In doing research I have learned that 10 to 15 people out of every million are diagnosed with Cushing's per year. Of those, only 2 out of every million get it because of an adrenal gland tumor. Most cases are from pituitary gland tumors. I have a 4.6 cm adrenal gland tumor on my right side. I am fortunate that it was only on one adrenal gland. Now I am just praying that it is not cancerous and that this surgery will take care of my problems.
Cushing's has taken a lot from me. Besides the physical symptoms of the weight gain of 100 pounds (last time I weighed I was around 335 pounds), dizziness, lightheadedness, high blood pressure, diabetes, confusion, shorter memory, memory loss, stiff and sore muscles, limited and decreased mobility, my independence (I have to have help doing even simple tasks now), and the list could go on and on. The thing I miss the most is the simple things. I miss going to the park and playing with my kids, shopping, cleaning house, working, and just being able to go for a walk without it being a real struggle. Also the freedom to not be in constant physical pain.
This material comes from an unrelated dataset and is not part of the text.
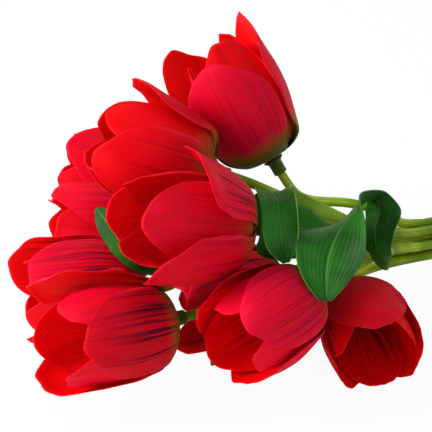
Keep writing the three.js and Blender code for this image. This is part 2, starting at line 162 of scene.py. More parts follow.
# Each tulip: its stem's place in the bundle (ring, and slot in degrees), the neck where flower and
# stem meet, the flower's heading, pitch and turn in degrees, how far the stem's curve reaches where
# it leaves the bundle and arrives at the flower, a point that it passes (via) and its direction
# there (through), the flower's size, and how it is pressed flat: towards an angle, to a share.
# inner and outer change the petals of a whorl: all of them, or one by its number.
TULIPS = [
    {
        "name": "a", "ring": "outer", "slot": 64,
        "neck": [-119, 65, 66], "heading": 120, "pitch": 55, "turn": 52,
        "leave": 60, "arrive": 50, "via": [-110, 14, 62], "through": [-50, 32, 4],
        "inner": {
            "all": {"flat": 6, "rise": 76, "width": 27},
            1: {"rise": 74, "tip": 108, "length": 74},
            2: {"length": 73},
        },
        "outer": {
            0: {"rise": 65, "tip": 109},
            1: {"rise": 74, "tip": 100, "length": 80.5, "flat": 9, "round": 2.2},
            2: {"rise": 67, "tip": 106, "length": 83},
        },
    },
    {
        "name": "b", "ring": "outer", "slot": 13,
        "neck": [-160, 56, 75], "heading": 150, "pitch": 21, "turn": 31,
        "leave": 115, "arrive": 90,
        "outer": {1: {"rise": 68, "tip": 90, "length": 65, "width": 21, "round": 1.3}},
    },
    {
        "name": "c", "ring": "outer", "slot": 321,
        "neck": [-152, 115, 30], "heading": 146, "pitch": 20, "turn": 89,
        "leave": 112, "arrive": 120,
        "size": 0.97, "press": {"toward": 119, "share": 0.86},
    },
    {
        "name": "d", "ring": "outer", "slot": 270,
        "neck": [-175, 80, 29], "heading": 152, "pitch": 9, "turn": 119,
        "leave": 90, "arrive": 150,
        "size": 0.95, "press": {"toward": 119, "share": 0.76},
    },
    {
        "name": "e", "ring": "inner", "slot": 330,
        "neck": [-203, 47, 27], "heading": 160, "pitch": 3, "turn": 85,
        "leave": 95, "arrive": 30, "via": [-139, 59, 32], "through": [-85, 24, -5],
        "press": {"toward": 120, "share": 0.86},
        "outer": {1: {"rise": 68, "tip": 100, "length": 76}},
    },
    {
        "name": "f", "ring": "outer", "slot": 116,
        "neck": [-175, 1, 75], "heading": 166, "pitch": 16, "turn": 116,
        "leave": 90, "arrive": 90,
        "inner": {"all": {"width": 26}},
        "outer": {
            0: {"rise": 60, "tip": 78, "length": 54},
            2: {"rise": 60, "tip": 102, "length": 64, "round": 3.2},
        },
    },
    {
        "name": "g", "ring": "inner", "slot": 90,
        "neck": [-215, 6, 36], "heading": 179, "pitch": 7, "turn": 55,
        "leave": 115, "arrive": 70, "via": [-135, 1, 40], "through": [-65, 3, -3],
        "size": 0.97,
        "inner": {2: {"rise": 70, "tip": 104}},
        "outer": {
            0: {"length": 66, "rise": 72},
            1: {"rise": 62, "tip": 104},
            2: {"rise": 75, "tip": 103, "length": 76},
        },
    },
    {
        "name": "h", "ring": "outer", "slot": 167,
        "neck": [-159, -23, 47], "heading": 194, "pitch": -3, "turn": 80,
        "leave": 65, "arrive": 25, "via": [-115, -16, 49], "through": [-54, -12, 3],
        "size": 0.87,
        "inner": {2: {"rise": 70, "tip": 106}},
        "outer": {1: {"rise": 65, "tip": 107}, 2: {"rise": 69, "tip": 109}},
    },
    {
        "name": "i", "ring": "outer", "slot": 219,
        "neck": [-122, -11, 25], "heading": 247, "pitch": -1, "turn": 126,
        "leave": 30, "arrive": 50,
        "size": 0.92, "press": {"toward": 178, "share": 0.9},
        "inner": {"all": {"rise": 80, "tip": 96, "length": 60, "width": 21}},
        "outer": {"all": {"rise": 75, "tip": 103, "length": 66}},
    },
    {
        "name": "j", "ring": "inner", "slot": 210,
        "neck": [-142, 25, 25], "heading": 180, "pitch": -2, "turn": 64,
        "leave": 70, "arrive": 50,
        "size": 0.83, "press": {"toward": 110, "share": 0.85},
        "inner": {1: {"length": 78, "tip": 104, "round": 3, "shoulder": 0.85}},
        "outer": {
            0: {"rise": 77, "tip": 101, "length": 82},
            1: {"rise": 75, "tip": 112, "length": 66},
            2: {"rise": 72, "tip": 106, "length": 84},
        },
    },
]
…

I look forward to doing the simple things again. I know this is going to be a long and slow process but I look forward to the challenge. I am very scared of it also. I don't want something to go wrong and my kids to lose another parent. As my 9 year old tells me, "then I would be an orphan Mommy and I don't want to be an orphan." This hurts me to think that in my kids short lives (they are 17, 9, and 5) that they have suffered so much and have so many fears. They have dealt with their grandfather and daddy both dying. They have a couple of other relatives that are very sick and it scares them.
I am very scared about the outcome of my surgery, but I know without it the results are definate. Without this surgery, Cushing's will end my life. So, I face it and will move forward. I am scheduled for surgery tomorrow morning. I will get up early and be at the hospital by 5:30 am. I will try to keep up with my blog to let everyone know how I am doing.